Subtle differences between the centers of two miniature drawer pulls reveal how a mold maker solved a tricky problem — creating a mold with a fixed volume, to be filled with varying quantities of glass.
Pressed glass knobs play a special role in glass history.
They were among the earliest machine-pressed objects, and also the subject of a well-documented legal battle involving several early inventors of pressing technology.
In 1829 Deming Jarves of Sandwich, Massachusetts, patented this pressed glass knob which, for the first time, had an integral threaded shank, created in the mold as the knobs were pressed. Other early knobs were pressed with a hole through their centers, allowing them to be fastened to furniture with metal bolts. The word "PATENT" appears prominently at the end of the shank of larger versions of Jarves' knobs:
Due to the patent office fire of 1836 the precise details of Jarves' patent have been lost, together with records of other early pressing-related patents. Was his invention limited to the integral threaded shank? Did it also explain how to cope, in such a small, precise mold, with the varying quantities of glass dropped into it before each pressing?

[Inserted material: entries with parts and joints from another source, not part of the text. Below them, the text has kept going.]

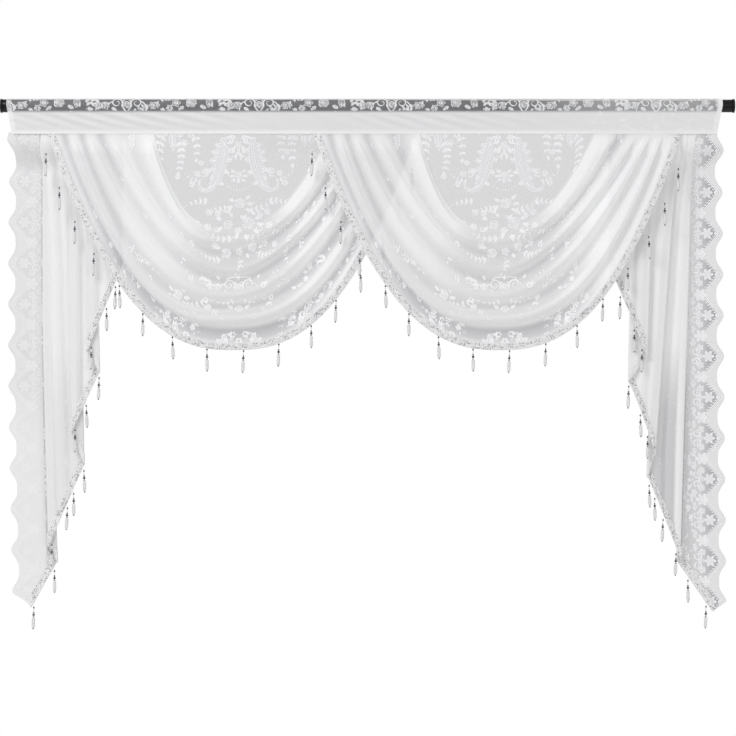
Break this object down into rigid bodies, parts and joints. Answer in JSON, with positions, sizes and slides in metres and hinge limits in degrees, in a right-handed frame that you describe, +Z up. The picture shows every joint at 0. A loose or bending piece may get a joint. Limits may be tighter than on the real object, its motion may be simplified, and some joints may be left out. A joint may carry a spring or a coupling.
{
  "type": "lace swag curtain on rod",
  "caption": "Sheer lace swag curtain on a round rod: pocket heading, overlapping swags and a stepped tail at each side, edged with beaded braid.",
  "frame": {"origin": "middle of the rod's axis", "axes": "+X along the rod to the viewer's right, +Y away from the viewer towards the wall, +Z up; the front faces -Y"},
  "size_m": [1.573, 0.0601, 1.1427],
  "materials": {
    "rod_enamel": "gloss black enamel",
    "cap_plastic": "satin black",
    "lace": "sheer white patterned lace",
    "beaded_braid": "cream braid with silver sequins and bead drops"
  },
  "bodies": {
    "root": {"rod": "rod_enamel", "rod_cap_left": "cap_plastic", "rod_cap_right": "cap_plastic", "heading": "lace", "swag_left": "lace", "swag_left_braid": "beaded_braid", "swag_right": "lace", "swag_right_braid": "beaded_braid", "tail_left": "lace", "tail_left_braid": "beaded_braid", "tail_right": "lace", "tail_right_braid": "beaded_braid"}
  },
  "joints": []
}
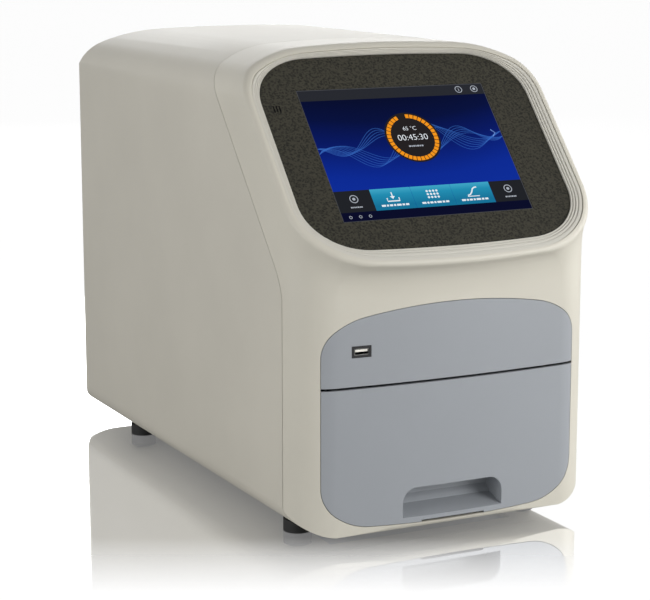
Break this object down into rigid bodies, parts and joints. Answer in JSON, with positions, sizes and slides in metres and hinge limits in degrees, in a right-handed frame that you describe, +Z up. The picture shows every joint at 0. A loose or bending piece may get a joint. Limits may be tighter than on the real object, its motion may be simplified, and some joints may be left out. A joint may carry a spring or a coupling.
{
  "type": "real-time PCR machine",
  "caption": "Bench-top real-time PCR instrument: sloping touch screen, moulded housing, sliding sample drawer with a thermal block, lifting heated cover and filter-wheel optics.",
  "frame": {"origin": "on the bench, under the middle of the machine", "axes": "+Z up, the screen and drawer face -Y, +X to the right seen from the front, +Y along the depth"},
  "size_m": [0.27, 0.506, 0.382],
  "materials": {
    "cover_plastic": "light warm grey moulded shell, fine texture",
    "fascia_plastic": "light warm grey moulded fascia, fine texture",
    "surround_plastic": "light satin ring",
    "bezel_plastic": "dark mottled leather-grain panel",
    "screen_glass": "cover glass over the lit screen",
    "panel_plastic": "cool grey satin panels",
    "dark_plastic": "black moulded plastic",
    "inner_plastic": "dark grey moulded plastic",
    "sheet_steel": "plated sheet steel",
    "rail_steel": "turned and drawn steel",
    "block_metal": "machined aluminium",
    "bronze": "bearing bronze and contact brass",
    "ceramic_pads": "white ceramic element",
    "board_green": "green circuit board",
    "optic_glass": "clear and coated glass",
    "mirror_glass": "front-silvered mirror",
    "screen_case": "screen module case",
    "socket_metal": "plated socket shells",
    "foot_rubber": "black rubber"
  },
  "bodies": {
    "housing": {"main_cover": "cover_plastic", "front_fascia": "fascia_plastic", "screen_surround": "surround_plastic", "screen_bezel": "bezel_plastic", "touch_glass": "screen_glass", "screen_module": "screen_case", "screen_bracket": "sheet_steel", "screen_board": "board_green", "upper_panel": "panel_plastic", "front_usb_socket": "dark_plastic", "rail_left": "rail_steel", "rail_right": "rail_steel", "base_plate": "sheet_steel", "side_channel_left": "sheet_steel", "side_channel_right": "sheet_steel", "optics_deck": "sheet_steel", "guide_rods": "rail_steel", "lift_motor": "rail_steel", "optics_shroud": "inner_plastic", "field_lens": "optic_glass", "fold_mirror": "mirror_glass", "wheel_bracket": "sheet_steel", "wheel_motor": "rail_steel", "camera_lens": "dark_plastic", "camera": "block_metal", "lamp_module": "block_metal", "rear_panel": "sheet_steel", "rear_screws": "rail_steel", "mains_inlet": "dark_plastic", "inlet_pins": "bronze", "switch_frame": "dark_plastic", "rear_usb_sockets": "socket_metal", "network_socket": "socket_metal", "port_board": "board_green", "exhaust_fan_frame": "dark_plastic", "power_supply": "sheet_steel", "main_board": "board_green", "driver_board": "board_green", "foot_front_left": "foot_rubber", "foot_front_right": "foot_rubber", "foot_rear_left": "foot_rubber", "foot_rear_right": "foot_rubber"},
    "drawer": {"drawer_front": "panel_plastic", "drawer_tray": "sheet_steel", "drawer_deck": "inner_plastic", "slide_left": "rail_steel", "slide_right": "rail_steel", "heat_sink": "block_metal", "peltier_elements": "ceramic_pads", "sample_block": "block_metal", "block_fan_frame": "dark_plastic"},
    "block_fan": {"block_fan_rotor": "dark_plastic"},
    "heated_cover": {"cover_carrier": "inner_plastic", "cover_bushes": "bronze", "heater_plate": "block_metal"},
    "lift_screw": {"lift_screw": "rail_steel"},
    "filter_wheel": {"filter_wheel": "block_metal", "emission_filters": "optic_glass"},
    "exhaust_fan": {"exhaust_fan_rotor": "dark_plastic"},
    "power_rocker": {"power_rocker": "dark_plastic"}
  },
  "joints": [
    {"name": "drawer_slide", "type": "slide", "parent": "housing", "child": "drawer", "axis": [0, -1, 0], "range_m": [0, 0.23]},
    {"name": "cover_lift", "type": "slide", "parent": "housing", "child": "heated_cover", "axis": [0, 0, -1], "range_m": [0, 0.01]},
    {"name": "lift_screw_turn", "type": "hinge", "parent": "housing", "child": "lift_screw", "pos_m": [0, -0.03, 0.15], "axis": [0, 0, 1], "range_deg": [0, 360]},
    {"name": "filter_wheel_turn", "type": "hinge", "parent": "housing", "child": "filter_wheel", "pos_m": [0.038, -0.0055, 0.24], "axis": [0, 1, 0], "continuous": true},
    {"name": "exhaust_fan_spin", "type": "hinge", "parent": "housing", "child": "exhaust_fan", "pos_m": [0.038, 0.235, 0.136], "axis": [0, 1, 0], "continuous": true},
    {"name": "block_fan_spin", "type": "hinge", "parent": "drawer", "child": "block_fan", "pos_m": [0, -0.03, 0.058], "axis": [0, 1, 0], "continuous": true},
    {"name": "power_rocker_tilt", "type": "hinge", "parent": "housing", "child": "power_rocker", "pos_m": [-0.015, 0.2485, 0.066], "axis": [1, 0, 0], "range_deg": [0, 18]}
  ],
  "couplings": [
    {"joint": "lift_screw_turn", "follows": "cover_lift", "rad_per_m": 628}
  ]
}
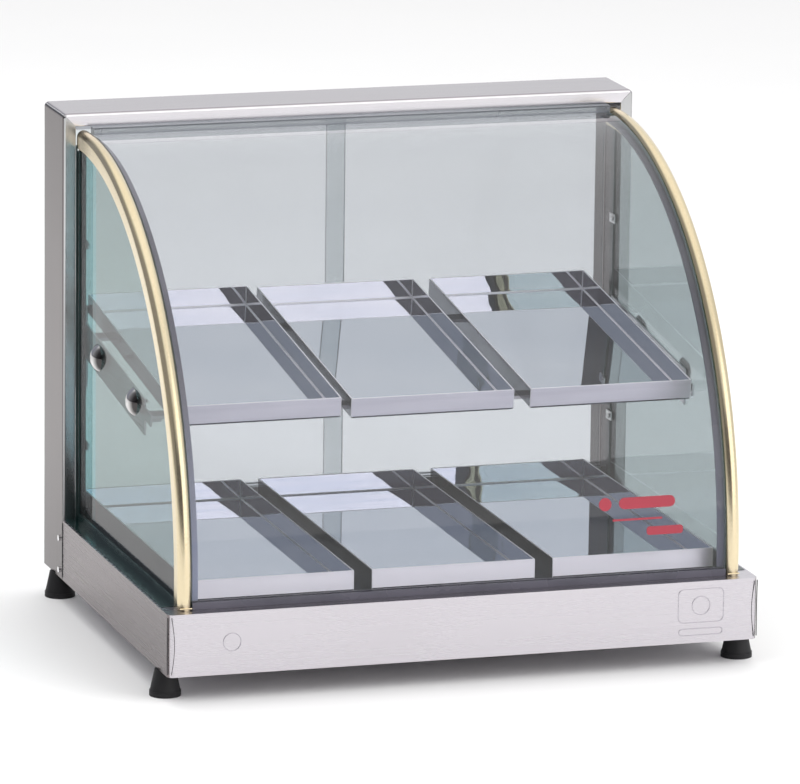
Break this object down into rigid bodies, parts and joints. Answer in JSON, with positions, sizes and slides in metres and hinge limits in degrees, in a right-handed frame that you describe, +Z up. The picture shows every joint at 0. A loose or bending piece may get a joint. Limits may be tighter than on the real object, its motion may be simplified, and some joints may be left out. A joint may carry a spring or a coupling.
{
  "type": "heated countertop bakery display case",
  "caption": "Heated countertop food display case: steel base and rear frame, curved front glass, gold edge covers, two rows of trays, sliding rear doors.",
  "frame": {"origin": "on the countertop under the middle of the case (bounding box bottom centre)", "axes": "+X to the right as the customer sees the front, +Y to the rear, +Z up"},
  "size_m": [0.657, 0.51, 0.538],
  "materials": {
    "brushed_steel": "brushed, satin",
    "polished_steel": "mirror polished",
    "bracket_steel": "satin",
    "screw_steel": "zinc plated",
    "chrome": "polished",
    "clear_glass": "clear, faint blue",
    "green_glass": "clear, green tint",
    "gold_trim": "polished",
    "aluminium": "satin anodised",
    "foot_rubber": "moulded",
    "dark_seal": "smooth",
    "element_steel": "heat darkened",
    "copper": "drawn",
    "cream_plastic": "moulded",
    "black_plastic": "moulded",
    "red_plastic": "moulded",
    "amber_lens": "translucent look",
    "wire_insulation": "smooth"
  },
  "bodies": {
    "root": {"base_shell": "brushed_steel", "bottom_cover": "brushed_steel", "rear_panel": "brushed_steel", "rear_post_left": "brushed_steel", "rear_post_right": "brushed_steel", "top_beam": "brushed_steel", "heat_shield": "brushed_steel", "deck_plate": "polished_steel", "shelf_bracket_left": "bracket_steel", "shelf_bracket_right": "bracket_steel", "shelf_bar_front": "bracket_steel", "shelf_bar_rear": "bracket_steel", "cover_screws": "screw_steel", "foot_bolts": "screw_steel", "post_screws": "screw_steel", "glass_clips": "screw_steel", "bracket_nuts": "screw_steel", "element_clips": "screw_steel", "bracket_bolts": "chrome", "front_glass": "clear_glass", "side_glass_left": "green_glass", "side_glass_right": "green_glass", "edge_trim_left": "gold_trim", "edge_trim_right": "gold_trim", "door_track_top": "aluminium", "door_track_bottom": "aluminium", "foot_front_left": "foot_rubber", "foot_front_right": "foot_rubber", "foot_rear_left": "foot_rubber", "foot_rear_right": "foot_rubber", "edge_seal_left": "dark_seal", "edge_seal_right": "dark_seal", "bottom_seal": "dark_seal", "top_seal": "dark_seal", "side_gasket_left": "dark_seal", "side_gasket_right": "dark_seal", "heating_element": "element_steel", "thermostat_bulb": "copper", "thermostat_body": "cream_plastic", "terminal_block": "cream_plastic", "switch_housing": "black_plastic", "cable_gland": "black_plastic", "pilot_lamp": "amber_lens", "internal_wires": "wire_insulation"},
    "door_left": {"sliding_door_left": "clear_glass", "door_pull_left": "aluminium"},
    "door_right": {"sliding_door_right": "clear_glass", "door_pull_right": "aluminium"},
    "knob": {"thermostat_knob": "black_plastic", "thermostat_shaft": "screw_steel"},
    "rocker": {"switch_rocker": "red_plastic"},
    "upper_tray_left": {"upper_tray_left": "polished_steel"},
    "upper_tray_middle": {"upper_tray_middle": "polished_steel"},
    "upper_tray_right": {"upper_tray_right": "polished_steel"},
    "lower_tray_left": {"lower_tray_left": "polished_steel"},
    "lower_tray_middle": {"lower_tray_middle": "polished_steel"},
    "lower_tray_right": {"lower_tray_right": "polished_steel"}
  },
  "joints": [
    {"name": "door_left_slide", "type": "slide", "parent": "root", "child": "door_left", "axis": [1, 0, 0], "range_m": [0, 0.285]},
    {"name": "door_right_slide", "type": "slide", "parent": "root", "child": "door_right", "axis": [-1, 0, 0], "range_m": [0, 0.285]},
    {"name": "thermostat_turn", "type": "hinge", "parent": "root", "child": "knob", "pos_m": [0.215, 0.233, 0.062], "axis": [0, -1, 0], "range_deg": [0, 270]},
    {"name": "switch_rock", "type": "hinge", "parent": "root", "child": "rocker", "pos_m": [0.136, 0.2305, 0.062], "axis": [0, 0, 1], "range_deg": [0, 20]},
    {"name": "upper_tray_left_lift", "type": "slide", "parent": "root", "child": "upper_tray_left", "axis": [0, 0, 1], "range_m": [0, 0.03]},
    {"name": "upper_tray_middle_lift", "type": "slide", "parent": "root", "child": "upper_tray_middle", "axis": [0, 0, 1], "range_m": [0, 0.03]},
    {"name": "upper_tray_right_lift", "type": "slide", "parent": "root", "child": "upper_tray_right", "axis": [0, 0, 1], "range_m": [0, 0.03]},
    {"name": "lower_tray_left_lift", "type": "slide", "parent": "root", "child": "lower_tray_left", "axis": [0, 0, 1], "range_m": [0, 0.03]},
    {"name": "lower_tray_middle_lift", "type": "slide", "parent": "root", "child": "lower_tray_middle", "axis": [0, 0, 1], "range_m": [0, 0.03]},
    {"name": "lower_tray_right_lift", "type": "slide", "parent": "root", "child": "lower_tray_right", "axis": [0, 0, 1], "range_m": [0, 0.03]}
  ]
}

Each miniature pull has a clear, continuous mold seam running from rim to rim down its side, over its thread, across its base, and back down the other side, resulting from a hinged, two part mold that was a tight little package, with little room for variation.
However, it was simply impossible to drop precise quantities of hot glass into the mold, to fill it just perfectly. Varying quantities had to be accommodated somehow.
Viewed closely, side-by-side, the solution is apparent in their centers:
The plunger was forced down into the center of the knob, through the middle of a fixed cap ring which molded the outer edge of its top. With a little less glass dropped into the mold, the plunger could push down further and the knob's center was recessed:
With a little more glass, the plunger stopped sooner and the design from the base of the plunger appears raised. On this knob it even competes with the raised parts of the surrounding design:
From a distance, however, a reasonable amount of variation is hidden, thanks to the central solution as well as camouflage provided by the surrounding raised design.